(Written problem): Identify each line containing the word "behaviour" and copy it.

(Raw data):
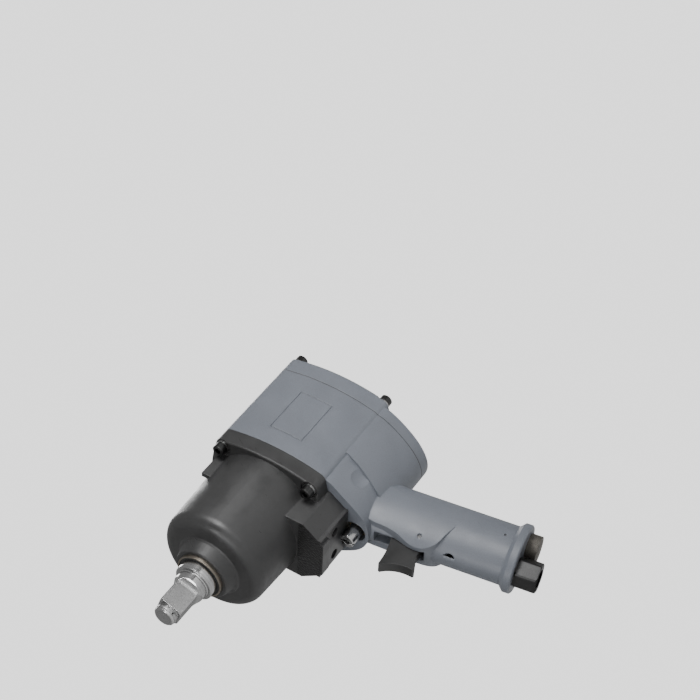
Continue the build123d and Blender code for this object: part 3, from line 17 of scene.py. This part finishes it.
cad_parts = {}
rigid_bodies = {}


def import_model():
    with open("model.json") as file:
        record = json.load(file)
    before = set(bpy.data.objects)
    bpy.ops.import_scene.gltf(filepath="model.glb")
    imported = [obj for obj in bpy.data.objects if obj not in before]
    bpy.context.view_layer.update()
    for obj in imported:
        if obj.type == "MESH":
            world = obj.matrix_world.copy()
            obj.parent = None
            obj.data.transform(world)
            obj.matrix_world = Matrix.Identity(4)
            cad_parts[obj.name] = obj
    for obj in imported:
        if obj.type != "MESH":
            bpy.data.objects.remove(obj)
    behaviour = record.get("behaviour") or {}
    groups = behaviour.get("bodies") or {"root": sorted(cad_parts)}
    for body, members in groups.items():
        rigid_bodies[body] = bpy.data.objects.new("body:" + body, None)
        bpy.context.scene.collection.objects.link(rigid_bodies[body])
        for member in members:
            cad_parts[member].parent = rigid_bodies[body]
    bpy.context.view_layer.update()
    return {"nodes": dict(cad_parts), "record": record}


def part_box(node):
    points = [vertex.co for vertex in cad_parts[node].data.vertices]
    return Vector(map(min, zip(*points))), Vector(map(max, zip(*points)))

(Answer to the problem):
    behaviour = record.get("behaviour") or {}
    groups = behaviour.get("bodies") or {"root": sorted(cad_parts)}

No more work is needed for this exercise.